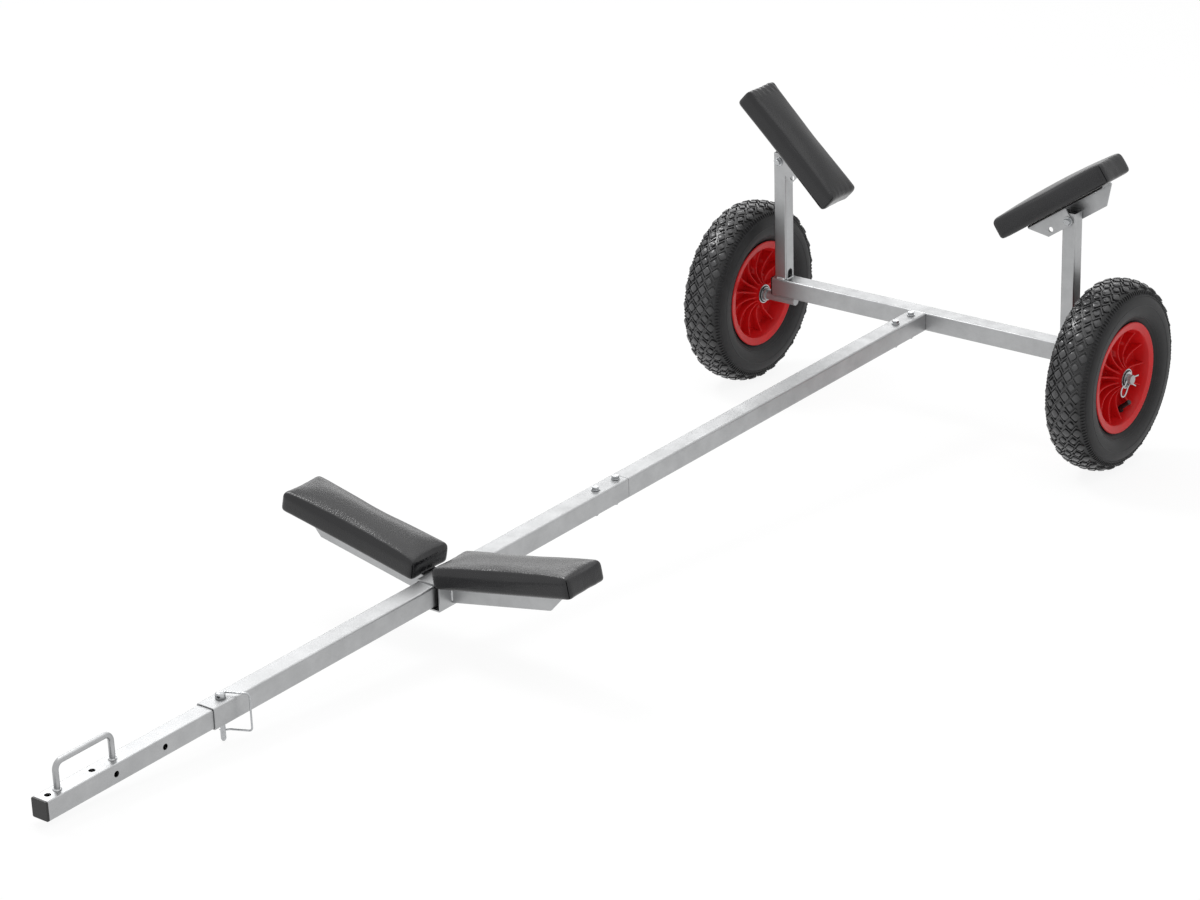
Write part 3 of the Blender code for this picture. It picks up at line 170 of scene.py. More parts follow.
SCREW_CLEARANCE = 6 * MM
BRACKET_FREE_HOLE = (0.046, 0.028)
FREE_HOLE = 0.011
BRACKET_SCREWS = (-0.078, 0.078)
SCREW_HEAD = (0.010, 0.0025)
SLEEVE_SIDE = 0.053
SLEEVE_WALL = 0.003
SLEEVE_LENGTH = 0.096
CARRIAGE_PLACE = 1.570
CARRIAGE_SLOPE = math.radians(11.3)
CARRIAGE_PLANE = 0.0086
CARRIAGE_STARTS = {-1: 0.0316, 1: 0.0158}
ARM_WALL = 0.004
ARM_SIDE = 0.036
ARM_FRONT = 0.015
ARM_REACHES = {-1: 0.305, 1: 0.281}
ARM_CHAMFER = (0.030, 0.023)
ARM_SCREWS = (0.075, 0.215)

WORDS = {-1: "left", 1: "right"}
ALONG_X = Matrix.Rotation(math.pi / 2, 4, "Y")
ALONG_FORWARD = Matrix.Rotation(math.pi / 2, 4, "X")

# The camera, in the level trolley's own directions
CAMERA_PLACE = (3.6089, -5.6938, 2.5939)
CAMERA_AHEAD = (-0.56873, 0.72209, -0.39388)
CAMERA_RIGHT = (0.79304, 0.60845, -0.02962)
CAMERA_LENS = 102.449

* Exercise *
Your task is to print the whole listing again exactly.

* Response to the task *
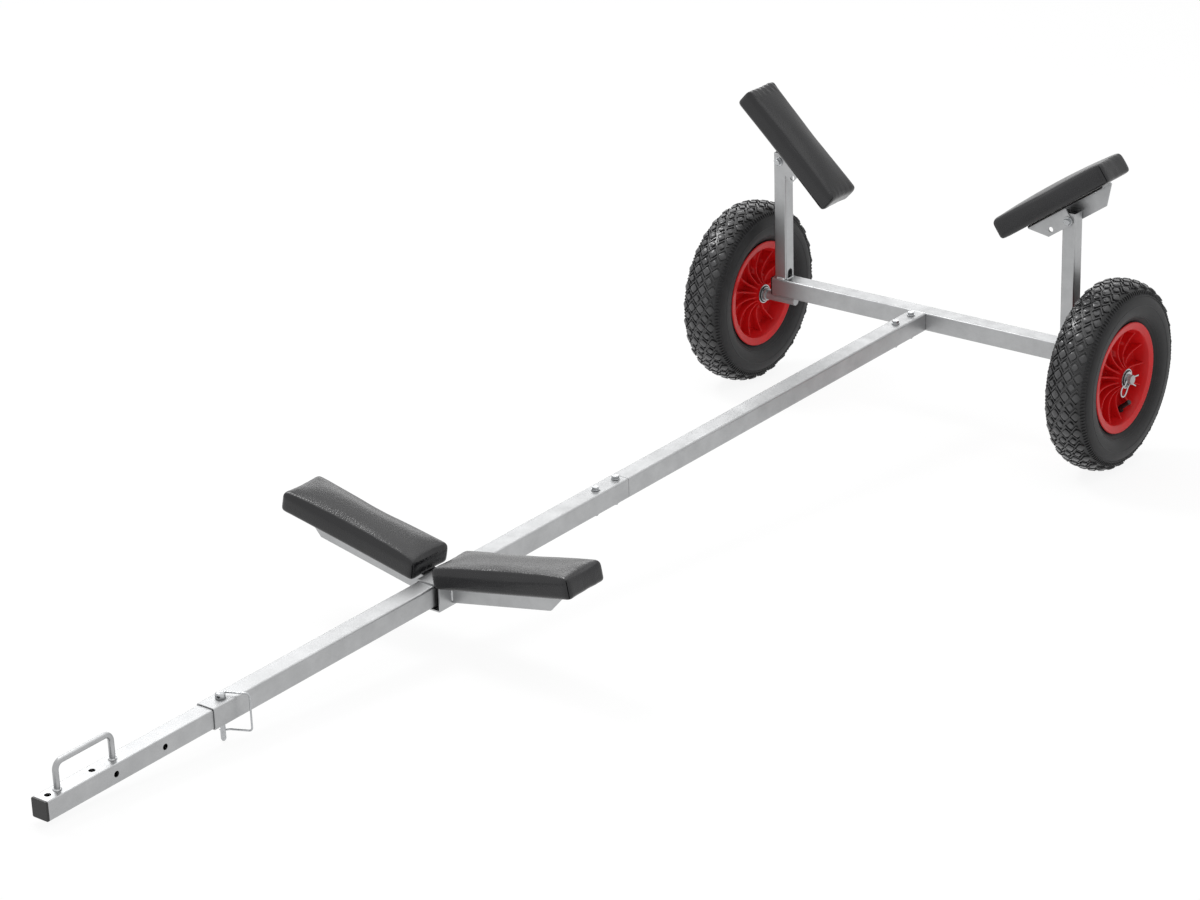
Write part 3 of the Blender code for this picture. It picks up at line 170 of scene.py. More parts follow.
SCREW_CLEARANCE = 6 * MM
BRACKET_FREE_HOLE = (0.046, 0.028)
FREE_HOLE = 0.011
BRACKET_SCREWS = (-0.078, 0.078)
SCREW_HEAD = (0.010, 0.0025)
SLEEVE_SIDE = 0.053
SLEEVE_WALL = 0.003
SLEEVE_LENGTH = 0.096
CARRIAGE_PLACE = 1.570
CARRIAGE_SLOPE = math.radians(11.3)
CARRIAGE_PLANE = 0.0086
CARRIAGE_STARTS = {-1: 0.0316, 1: 0.0158}
ARM_WALL = 0.004
ARM_SIDE = 0.036
ARM_FRONT = 0.015
ARM_REACHES = {-1: 0.305, 1: 0.281}
ARM_CHAMFER = (0.030, 0.023)
ARM_SCREWS = (0.075, 0.215)

WORDS = {-1: "left", 1: "right"}
ALONG_X = Matrix.Rotation(math.pi / 2, 4, "Y")
ALONG_FORWARD = Matrix.Rotation(math.pi / 2, 4, "X")

# The camera, in the level trolley's own directions
CAMERA_PLACE = (3.6089, -5.6938, 2.5939)
CAMERA_AHEAD = (-0.56873, 0.72209, -0.39388)
CAMERA_RIGHT = (0.79304, 0.60845, -0.02962)
CAMERA_LENS = 102.449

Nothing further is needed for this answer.